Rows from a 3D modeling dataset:

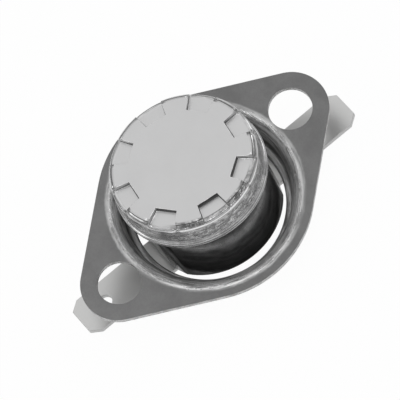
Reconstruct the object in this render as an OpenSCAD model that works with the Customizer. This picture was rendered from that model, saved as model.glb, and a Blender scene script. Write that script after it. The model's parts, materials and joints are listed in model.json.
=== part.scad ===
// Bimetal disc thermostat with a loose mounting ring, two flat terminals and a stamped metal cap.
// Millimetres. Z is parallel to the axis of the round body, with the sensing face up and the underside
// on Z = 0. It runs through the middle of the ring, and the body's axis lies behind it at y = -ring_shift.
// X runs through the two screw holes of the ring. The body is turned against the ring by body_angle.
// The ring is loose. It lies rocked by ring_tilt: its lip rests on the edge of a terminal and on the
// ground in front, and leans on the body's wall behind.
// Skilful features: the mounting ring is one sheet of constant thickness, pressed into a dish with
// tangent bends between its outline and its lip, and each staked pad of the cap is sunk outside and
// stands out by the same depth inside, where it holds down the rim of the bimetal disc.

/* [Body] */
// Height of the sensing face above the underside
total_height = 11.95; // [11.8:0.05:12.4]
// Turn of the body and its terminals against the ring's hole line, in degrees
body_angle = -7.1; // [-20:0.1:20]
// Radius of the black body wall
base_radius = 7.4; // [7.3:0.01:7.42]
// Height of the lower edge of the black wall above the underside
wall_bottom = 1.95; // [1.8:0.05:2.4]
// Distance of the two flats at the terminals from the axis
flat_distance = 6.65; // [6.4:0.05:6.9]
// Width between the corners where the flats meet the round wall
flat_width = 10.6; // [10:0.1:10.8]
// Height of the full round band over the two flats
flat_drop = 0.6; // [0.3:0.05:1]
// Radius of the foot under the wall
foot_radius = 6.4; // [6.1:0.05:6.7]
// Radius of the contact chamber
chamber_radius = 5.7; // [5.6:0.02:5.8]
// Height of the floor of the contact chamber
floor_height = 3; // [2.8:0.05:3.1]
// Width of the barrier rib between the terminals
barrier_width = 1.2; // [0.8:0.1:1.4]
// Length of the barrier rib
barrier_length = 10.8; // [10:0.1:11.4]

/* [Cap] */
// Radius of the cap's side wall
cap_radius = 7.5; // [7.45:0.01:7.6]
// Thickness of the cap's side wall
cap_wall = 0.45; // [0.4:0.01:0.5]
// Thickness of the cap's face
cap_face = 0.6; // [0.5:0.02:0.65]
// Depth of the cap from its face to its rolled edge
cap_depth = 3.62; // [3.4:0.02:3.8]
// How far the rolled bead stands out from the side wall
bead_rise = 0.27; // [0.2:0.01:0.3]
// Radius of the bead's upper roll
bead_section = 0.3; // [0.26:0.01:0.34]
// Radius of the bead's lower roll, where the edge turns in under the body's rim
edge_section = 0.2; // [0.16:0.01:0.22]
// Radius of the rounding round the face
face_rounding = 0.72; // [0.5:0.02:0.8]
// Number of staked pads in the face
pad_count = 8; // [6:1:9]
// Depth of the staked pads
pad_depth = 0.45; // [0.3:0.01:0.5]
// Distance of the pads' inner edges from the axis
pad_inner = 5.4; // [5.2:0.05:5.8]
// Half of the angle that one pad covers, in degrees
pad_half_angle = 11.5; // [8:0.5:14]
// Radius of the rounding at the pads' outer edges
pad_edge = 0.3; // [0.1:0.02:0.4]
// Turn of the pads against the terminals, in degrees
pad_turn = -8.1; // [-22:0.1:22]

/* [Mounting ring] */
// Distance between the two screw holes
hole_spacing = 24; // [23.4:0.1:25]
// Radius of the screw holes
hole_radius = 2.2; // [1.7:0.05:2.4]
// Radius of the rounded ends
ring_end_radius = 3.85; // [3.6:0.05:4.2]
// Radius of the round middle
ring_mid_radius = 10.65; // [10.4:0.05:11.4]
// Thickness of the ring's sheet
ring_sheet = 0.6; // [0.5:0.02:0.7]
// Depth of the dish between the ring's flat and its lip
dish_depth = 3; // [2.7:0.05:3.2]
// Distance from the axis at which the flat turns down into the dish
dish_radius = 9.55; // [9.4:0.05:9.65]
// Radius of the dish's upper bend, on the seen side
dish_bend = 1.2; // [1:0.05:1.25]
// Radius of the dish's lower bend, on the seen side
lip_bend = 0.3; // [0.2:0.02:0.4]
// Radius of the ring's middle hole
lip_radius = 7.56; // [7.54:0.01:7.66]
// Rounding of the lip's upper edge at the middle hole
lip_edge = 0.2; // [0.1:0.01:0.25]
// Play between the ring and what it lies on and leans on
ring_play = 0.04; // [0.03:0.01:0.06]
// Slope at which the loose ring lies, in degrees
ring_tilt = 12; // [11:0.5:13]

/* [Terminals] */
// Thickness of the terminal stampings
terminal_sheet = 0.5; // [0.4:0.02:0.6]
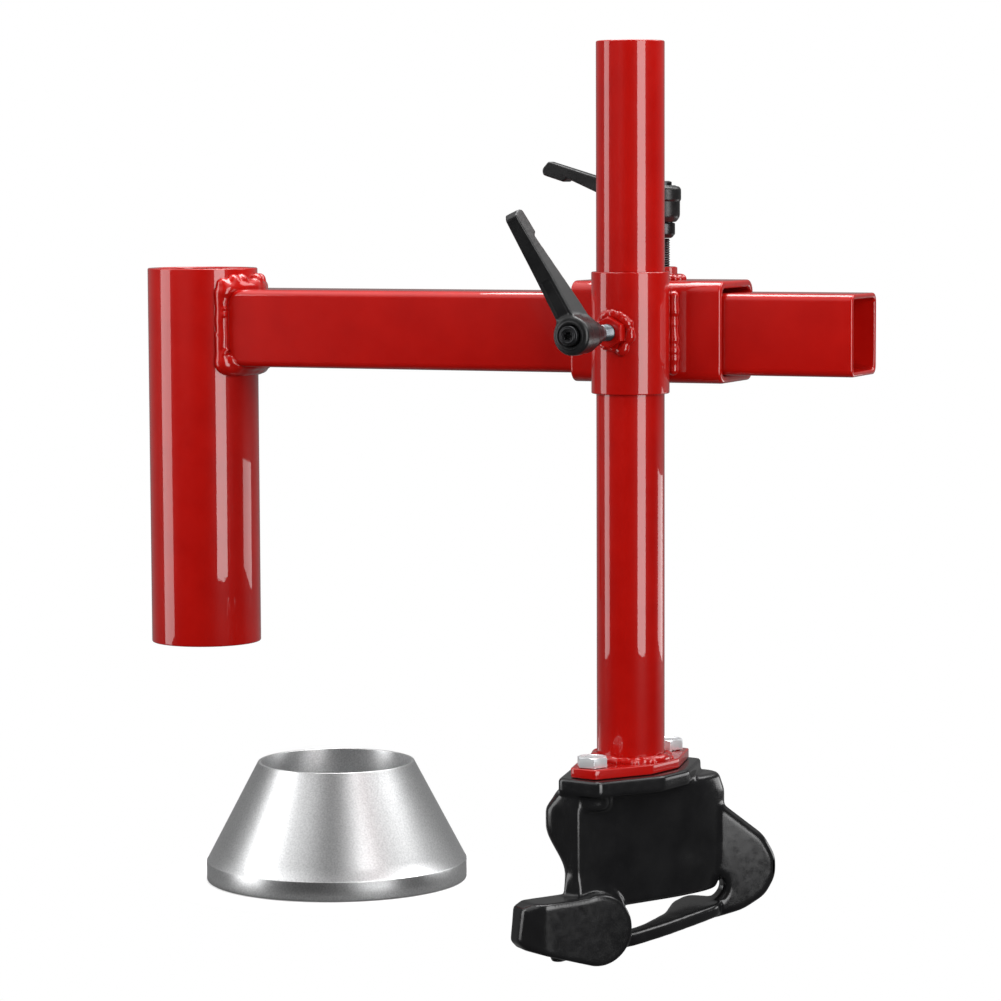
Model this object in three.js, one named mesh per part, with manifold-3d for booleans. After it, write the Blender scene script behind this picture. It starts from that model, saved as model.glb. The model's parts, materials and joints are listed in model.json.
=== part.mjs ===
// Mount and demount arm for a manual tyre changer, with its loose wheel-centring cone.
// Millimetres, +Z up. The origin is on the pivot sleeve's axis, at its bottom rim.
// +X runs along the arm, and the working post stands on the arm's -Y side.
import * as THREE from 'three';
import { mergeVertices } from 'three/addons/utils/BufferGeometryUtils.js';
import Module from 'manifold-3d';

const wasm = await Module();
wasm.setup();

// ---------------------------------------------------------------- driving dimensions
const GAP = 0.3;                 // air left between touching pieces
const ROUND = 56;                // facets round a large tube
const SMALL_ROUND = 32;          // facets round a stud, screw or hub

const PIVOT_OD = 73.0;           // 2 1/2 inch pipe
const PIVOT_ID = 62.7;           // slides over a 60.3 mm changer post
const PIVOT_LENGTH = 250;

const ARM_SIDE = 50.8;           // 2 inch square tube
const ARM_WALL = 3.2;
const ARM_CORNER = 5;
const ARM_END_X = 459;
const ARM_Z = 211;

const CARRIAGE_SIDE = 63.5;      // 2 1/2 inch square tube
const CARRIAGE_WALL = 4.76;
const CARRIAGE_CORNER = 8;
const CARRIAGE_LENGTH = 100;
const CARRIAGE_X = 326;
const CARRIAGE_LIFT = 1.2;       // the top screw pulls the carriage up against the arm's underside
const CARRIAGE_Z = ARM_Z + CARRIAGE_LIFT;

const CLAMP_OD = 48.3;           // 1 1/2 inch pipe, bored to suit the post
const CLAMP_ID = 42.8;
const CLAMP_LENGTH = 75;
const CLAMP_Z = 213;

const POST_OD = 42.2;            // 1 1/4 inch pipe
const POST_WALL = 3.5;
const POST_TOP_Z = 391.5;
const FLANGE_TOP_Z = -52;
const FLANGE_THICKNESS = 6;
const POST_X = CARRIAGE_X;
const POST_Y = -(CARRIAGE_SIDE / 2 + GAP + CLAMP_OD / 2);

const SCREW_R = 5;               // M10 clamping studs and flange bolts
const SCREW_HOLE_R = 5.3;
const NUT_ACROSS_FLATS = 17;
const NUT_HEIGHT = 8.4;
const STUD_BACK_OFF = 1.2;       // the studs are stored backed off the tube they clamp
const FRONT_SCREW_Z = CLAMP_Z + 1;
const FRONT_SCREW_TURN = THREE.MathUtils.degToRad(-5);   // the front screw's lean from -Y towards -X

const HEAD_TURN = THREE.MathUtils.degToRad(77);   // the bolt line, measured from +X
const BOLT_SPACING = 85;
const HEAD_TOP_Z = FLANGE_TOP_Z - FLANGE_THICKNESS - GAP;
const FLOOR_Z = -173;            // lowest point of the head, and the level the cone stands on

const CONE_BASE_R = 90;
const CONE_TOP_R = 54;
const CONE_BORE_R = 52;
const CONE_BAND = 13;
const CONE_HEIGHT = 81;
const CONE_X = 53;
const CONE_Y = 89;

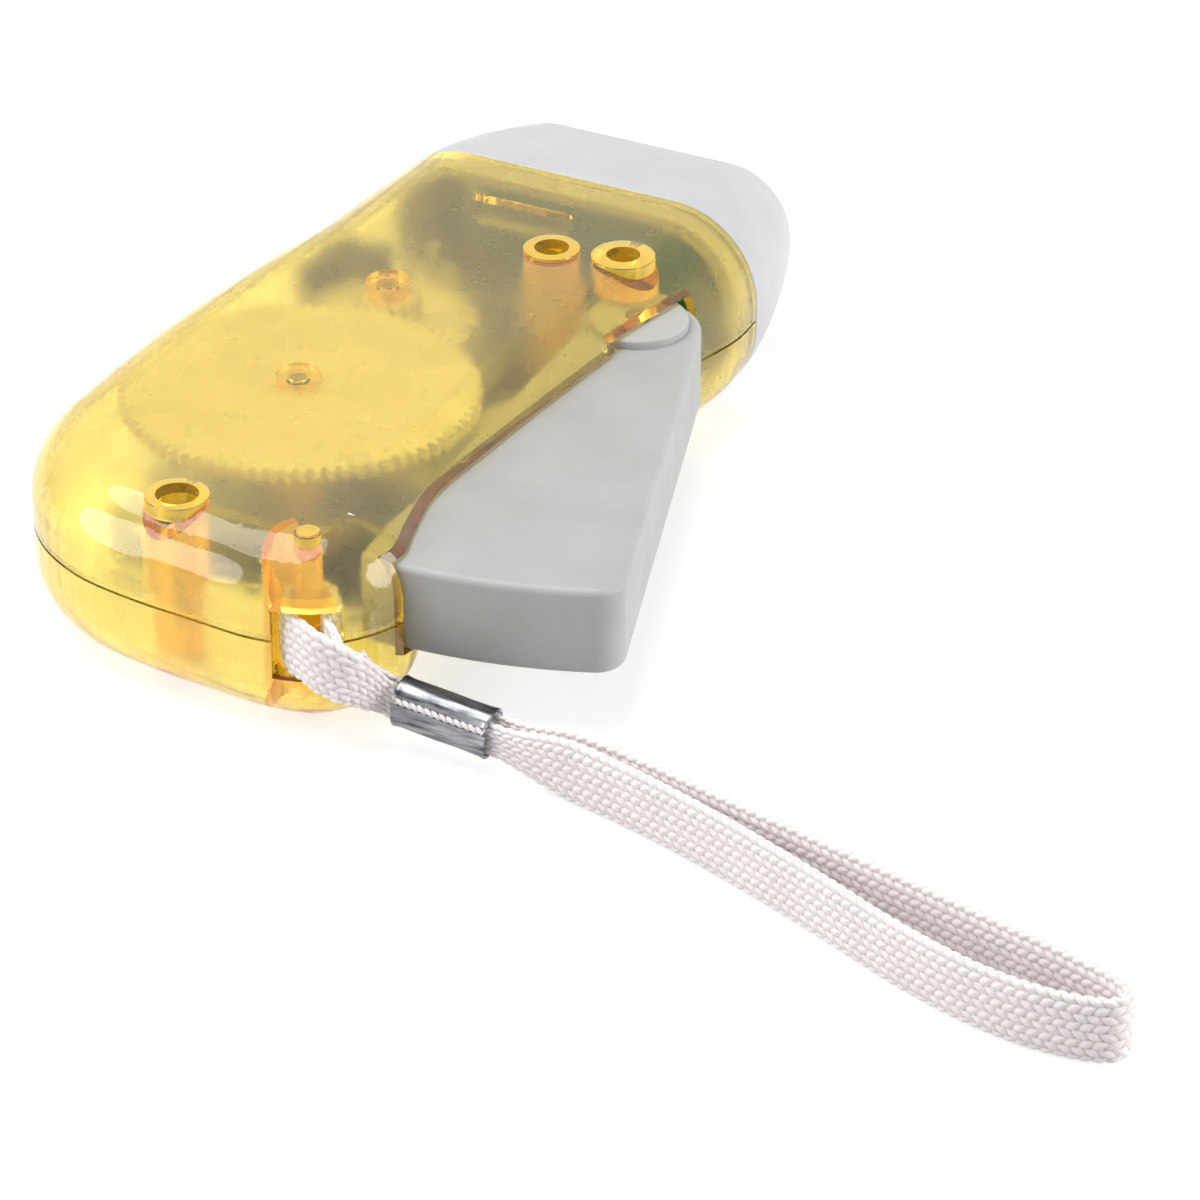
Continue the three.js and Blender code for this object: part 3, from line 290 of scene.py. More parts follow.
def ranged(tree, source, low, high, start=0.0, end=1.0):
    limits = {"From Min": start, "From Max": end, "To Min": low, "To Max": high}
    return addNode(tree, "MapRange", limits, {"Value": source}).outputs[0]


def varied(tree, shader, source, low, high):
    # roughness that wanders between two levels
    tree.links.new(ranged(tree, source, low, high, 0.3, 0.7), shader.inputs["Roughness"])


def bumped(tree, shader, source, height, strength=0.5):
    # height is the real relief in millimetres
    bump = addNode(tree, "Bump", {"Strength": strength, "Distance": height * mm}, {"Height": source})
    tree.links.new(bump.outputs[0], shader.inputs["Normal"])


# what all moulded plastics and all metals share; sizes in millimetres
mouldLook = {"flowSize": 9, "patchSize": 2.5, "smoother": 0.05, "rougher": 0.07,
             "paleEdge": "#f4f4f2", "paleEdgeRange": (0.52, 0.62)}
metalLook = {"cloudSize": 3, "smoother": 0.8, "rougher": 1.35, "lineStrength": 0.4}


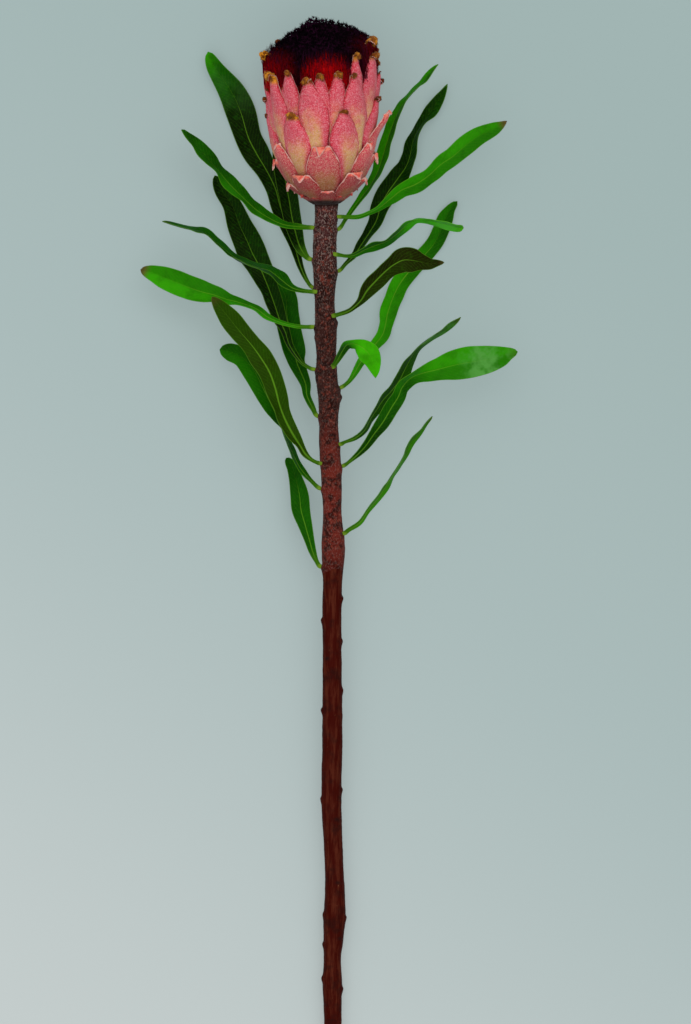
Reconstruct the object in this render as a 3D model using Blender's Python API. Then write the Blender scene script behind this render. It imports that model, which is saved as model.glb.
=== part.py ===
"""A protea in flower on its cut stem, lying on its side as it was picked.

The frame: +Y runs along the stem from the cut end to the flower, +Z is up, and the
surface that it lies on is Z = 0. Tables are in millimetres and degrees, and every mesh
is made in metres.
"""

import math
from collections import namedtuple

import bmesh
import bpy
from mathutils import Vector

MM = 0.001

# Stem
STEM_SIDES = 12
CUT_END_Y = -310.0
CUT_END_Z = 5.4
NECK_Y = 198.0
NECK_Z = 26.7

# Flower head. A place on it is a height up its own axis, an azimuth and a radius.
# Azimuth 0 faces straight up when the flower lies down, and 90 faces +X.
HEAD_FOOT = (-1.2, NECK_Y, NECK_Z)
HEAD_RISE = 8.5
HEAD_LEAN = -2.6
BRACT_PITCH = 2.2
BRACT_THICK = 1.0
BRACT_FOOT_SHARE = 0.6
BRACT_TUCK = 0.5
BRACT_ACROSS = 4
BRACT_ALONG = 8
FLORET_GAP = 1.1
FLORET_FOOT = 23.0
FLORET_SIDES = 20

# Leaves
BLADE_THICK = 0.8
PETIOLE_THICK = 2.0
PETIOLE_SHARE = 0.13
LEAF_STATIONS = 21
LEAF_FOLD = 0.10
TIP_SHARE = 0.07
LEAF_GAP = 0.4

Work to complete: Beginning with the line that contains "Model this object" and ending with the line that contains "const PIVOT_LENGTH = 250;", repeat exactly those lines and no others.

Problem solution:
Model this object in three.js, one named mesh per part, with manifold-3d for booleans. After it, write the Blender scene script behind this picture. It starts from that model, saved as model.glb. The model's parts, materials and joints are listed in model.json.
=== part.mjs ===
// Mount and demount arm for a manual tyre changer, with its loose wheel-centring cone.
// Millimetres, +Z up. The origin is on the pivot sleeve's axis, at its bottom rim.
// +X runs along the arm, and the working post stands on the arm's -Y side.
import * as THREE from 'three';
import { mergeVertices } from 'three/addons/utils/BufferGeometryUtils.js';
import Module from 'manifold-3d';

const wasm = await Module();
wasm.setup();

// ---------------------------------------------------------------- driving dimensions
const GAP = 0.3;                 // air left between touching pieces
const ROUND = 56;                // facets round a large tube
const SMALL_ROUND = 32;          // facets round a stud, screw or hub

const PIVOT_OD = 73.0;           // 2 1/2 inch pipe
const PIVOT_ID = 62.7;           // slides over a 60.3 mm changer post
const PIVOT_LENGTH = 250;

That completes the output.